AIM OF THE TASK => Print again only this span: the line with "box_of = piece.BoundBox", the line with "bpy.context.scene.collection.objects.link(empty)", and all lines between them, exactly as given.

··· MATERIAL

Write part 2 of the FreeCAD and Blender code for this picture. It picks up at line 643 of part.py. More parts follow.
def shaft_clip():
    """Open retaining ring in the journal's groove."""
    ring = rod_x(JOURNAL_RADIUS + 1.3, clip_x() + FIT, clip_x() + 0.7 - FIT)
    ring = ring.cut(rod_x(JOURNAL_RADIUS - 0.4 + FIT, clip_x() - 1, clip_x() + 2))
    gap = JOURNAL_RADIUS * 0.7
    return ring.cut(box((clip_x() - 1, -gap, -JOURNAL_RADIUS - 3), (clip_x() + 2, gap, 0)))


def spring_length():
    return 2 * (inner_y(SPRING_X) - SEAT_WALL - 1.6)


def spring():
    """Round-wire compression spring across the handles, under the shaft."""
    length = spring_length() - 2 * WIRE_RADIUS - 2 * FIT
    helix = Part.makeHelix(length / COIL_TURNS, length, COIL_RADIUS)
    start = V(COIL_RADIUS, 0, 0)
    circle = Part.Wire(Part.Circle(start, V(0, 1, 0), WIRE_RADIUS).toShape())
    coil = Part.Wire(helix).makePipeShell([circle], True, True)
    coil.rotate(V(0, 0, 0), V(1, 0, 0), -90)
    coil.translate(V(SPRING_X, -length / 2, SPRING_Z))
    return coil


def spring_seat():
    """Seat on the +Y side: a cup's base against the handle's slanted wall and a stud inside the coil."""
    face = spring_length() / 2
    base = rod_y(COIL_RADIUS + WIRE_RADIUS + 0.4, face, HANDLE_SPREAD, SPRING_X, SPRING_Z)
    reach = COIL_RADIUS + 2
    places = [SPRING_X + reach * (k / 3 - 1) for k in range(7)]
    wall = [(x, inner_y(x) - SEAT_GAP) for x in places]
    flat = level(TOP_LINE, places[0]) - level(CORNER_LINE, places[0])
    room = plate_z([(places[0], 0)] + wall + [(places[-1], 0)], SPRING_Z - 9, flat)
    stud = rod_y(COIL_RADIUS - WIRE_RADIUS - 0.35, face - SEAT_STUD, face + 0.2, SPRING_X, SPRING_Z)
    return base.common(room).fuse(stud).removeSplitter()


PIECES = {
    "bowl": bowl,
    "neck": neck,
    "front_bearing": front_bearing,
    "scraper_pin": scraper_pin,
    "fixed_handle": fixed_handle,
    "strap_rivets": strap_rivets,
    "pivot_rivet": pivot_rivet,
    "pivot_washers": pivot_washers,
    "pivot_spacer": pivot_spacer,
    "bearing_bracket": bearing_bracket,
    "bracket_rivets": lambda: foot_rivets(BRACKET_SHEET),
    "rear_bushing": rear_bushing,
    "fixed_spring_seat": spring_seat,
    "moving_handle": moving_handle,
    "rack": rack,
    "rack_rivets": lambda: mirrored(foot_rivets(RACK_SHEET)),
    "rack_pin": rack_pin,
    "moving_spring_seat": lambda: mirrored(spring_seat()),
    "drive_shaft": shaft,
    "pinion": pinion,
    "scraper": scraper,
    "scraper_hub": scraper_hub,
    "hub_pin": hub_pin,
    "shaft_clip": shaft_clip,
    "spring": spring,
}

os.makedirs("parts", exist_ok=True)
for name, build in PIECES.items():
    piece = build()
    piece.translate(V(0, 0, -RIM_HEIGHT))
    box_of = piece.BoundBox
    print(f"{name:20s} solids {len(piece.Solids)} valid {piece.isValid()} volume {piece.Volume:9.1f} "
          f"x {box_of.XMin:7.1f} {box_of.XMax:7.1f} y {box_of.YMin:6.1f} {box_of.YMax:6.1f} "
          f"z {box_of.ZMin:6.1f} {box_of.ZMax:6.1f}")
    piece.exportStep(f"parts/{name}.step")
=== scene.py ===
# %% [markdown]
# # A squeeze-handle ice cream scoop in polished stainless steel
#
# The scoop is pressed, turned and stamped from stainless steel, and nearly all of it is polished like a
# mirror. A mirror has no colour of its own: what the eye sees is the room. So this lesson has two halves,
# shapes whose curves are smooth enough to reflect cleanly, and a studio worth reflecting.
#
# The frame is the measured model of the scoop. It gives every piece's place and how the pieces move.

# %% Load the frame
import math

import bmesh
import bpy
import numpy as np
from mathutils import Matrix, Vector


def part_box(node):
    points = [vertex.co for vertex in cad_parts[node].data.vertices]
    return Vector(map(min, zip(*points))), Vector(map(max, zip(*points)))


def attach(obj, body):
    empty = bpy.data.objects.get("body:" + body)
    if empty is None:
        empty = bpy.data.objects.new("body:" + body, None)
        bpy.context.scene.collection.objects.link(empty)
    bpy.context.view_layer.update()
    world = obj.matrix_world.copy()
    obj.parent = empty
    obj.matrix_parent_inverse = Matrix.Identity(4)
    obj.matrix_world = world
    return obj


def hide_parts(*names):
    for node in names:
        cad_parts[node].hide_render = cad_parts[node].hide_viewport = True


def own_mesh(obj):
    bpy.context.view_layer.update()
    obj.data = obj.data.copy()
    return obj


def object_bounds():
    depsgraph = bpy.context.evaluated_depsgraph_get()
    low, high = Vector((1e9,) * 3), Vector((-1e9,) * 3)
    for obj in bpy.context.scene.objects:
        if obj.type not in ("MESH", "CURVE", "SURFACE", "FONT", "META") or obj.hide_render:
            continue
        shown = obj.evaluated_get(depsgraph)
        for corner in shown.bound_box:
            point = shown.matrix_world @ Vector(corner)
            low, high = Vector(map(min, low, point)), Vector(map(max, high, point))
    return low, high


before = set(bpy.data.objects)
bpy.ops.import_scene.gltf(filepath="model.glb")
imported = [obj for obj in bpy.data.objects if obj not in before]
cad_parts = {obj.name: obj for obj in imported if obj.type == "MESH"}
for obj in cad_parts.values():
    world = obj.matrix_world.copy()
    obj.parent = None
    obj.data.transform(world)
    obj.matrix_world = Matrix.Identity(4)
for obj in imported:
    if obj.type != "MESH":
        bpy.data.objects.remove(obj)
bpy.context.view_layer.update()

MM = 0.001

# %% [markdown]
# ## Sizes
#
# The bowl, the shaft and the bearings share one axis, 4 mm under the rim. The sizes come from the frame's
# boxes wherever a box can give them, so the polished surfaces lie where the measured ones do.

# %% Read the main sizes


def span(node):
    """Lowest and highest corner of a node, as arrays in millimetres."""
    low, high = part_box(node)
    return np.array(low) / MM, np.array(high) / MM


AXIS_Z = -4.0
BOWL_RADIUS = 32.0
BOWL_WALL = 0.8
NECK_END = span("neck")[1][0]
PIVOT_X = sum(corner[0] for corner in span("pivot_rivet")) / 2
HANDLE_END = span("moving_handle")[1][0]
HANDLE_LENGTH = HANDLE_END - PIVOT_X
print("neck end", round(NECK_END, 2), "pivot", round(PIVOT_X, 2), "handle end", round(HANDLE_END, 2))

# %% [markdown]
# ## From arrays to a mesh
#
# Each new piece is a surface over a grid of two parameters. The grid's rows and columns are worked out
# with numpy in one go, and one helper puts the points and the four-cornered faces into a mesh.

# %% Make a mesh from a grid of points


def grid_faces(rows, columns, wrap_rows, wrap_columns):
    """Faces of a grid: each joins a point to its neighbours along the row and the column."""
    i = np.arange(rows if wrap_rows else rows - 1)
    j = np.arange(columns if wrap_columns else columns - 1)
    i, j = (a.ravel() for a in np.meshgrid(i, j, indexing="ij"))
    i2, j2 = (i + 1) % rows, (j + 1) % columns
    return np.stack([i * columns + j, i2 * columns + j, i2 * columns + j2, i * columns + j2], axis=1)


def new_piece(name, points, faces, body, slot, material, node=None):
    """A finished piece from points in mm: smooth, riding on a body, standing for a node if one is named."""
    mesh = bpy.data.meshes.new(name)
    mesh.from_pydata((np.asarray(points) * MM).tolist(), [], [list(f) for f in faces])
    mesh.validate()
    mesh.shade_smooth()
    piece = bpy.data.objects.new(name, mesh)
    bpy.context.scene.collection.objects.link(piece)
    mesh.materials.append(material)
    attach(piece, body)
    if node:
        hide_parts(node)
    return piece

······

COMPLETE RESPONSE =>
    box_of = piece.BoundBox
    print(f"{name:20s} solids {len(piece.Solids)} valid {piece.isValid()} volume {piece.Volume:9.1f} "
          f"x {box_of.XMin:7.1f} {box_of.XMax:7.1f} y {box_of.YMin:6.1f} {box_of.YMax:6.1f} "
          f"z {box_of.ZMin:6.1f} {box_of.ZMax:6.1f}")
    piece.exportStep(f"parts/{name}.step")
=== scene.py ===
# %% [markdown]
# # A squeeze-handle ice cream scoop in polished stainless steel
#
# The scoop is pressed, turned and stamped from stainless steel, and nearly all of it is polished like a
# mirror. A mirror has no colour of its own: what the eye sees is the room. So this lesson has two halves,
# shapes whose curves are smooth enough to reflect cleanly, and a studio worth reflecting.
#
# The frame is the measured model of the scoop. It gives every piece's place and how the pieces move.

# %% Load the frame
import math

import bmesh
import bpy
import numpy as np
from mathutils import Matrix, Vector


def part_box(node):
    points = [vertex.co for vertex in cad_parts[node].data.vertices]
    return Vector(map(min, zip(*points))), Vector(map(max, zip(*points)))


def attach(obj, body):
    empty = bpy.data.objects.get("body:" + body)
    if empty is None:
        empty = bpy.data.objects.new("body:" + body, None)
        bpy.context.scene.collection.objects.link(empty)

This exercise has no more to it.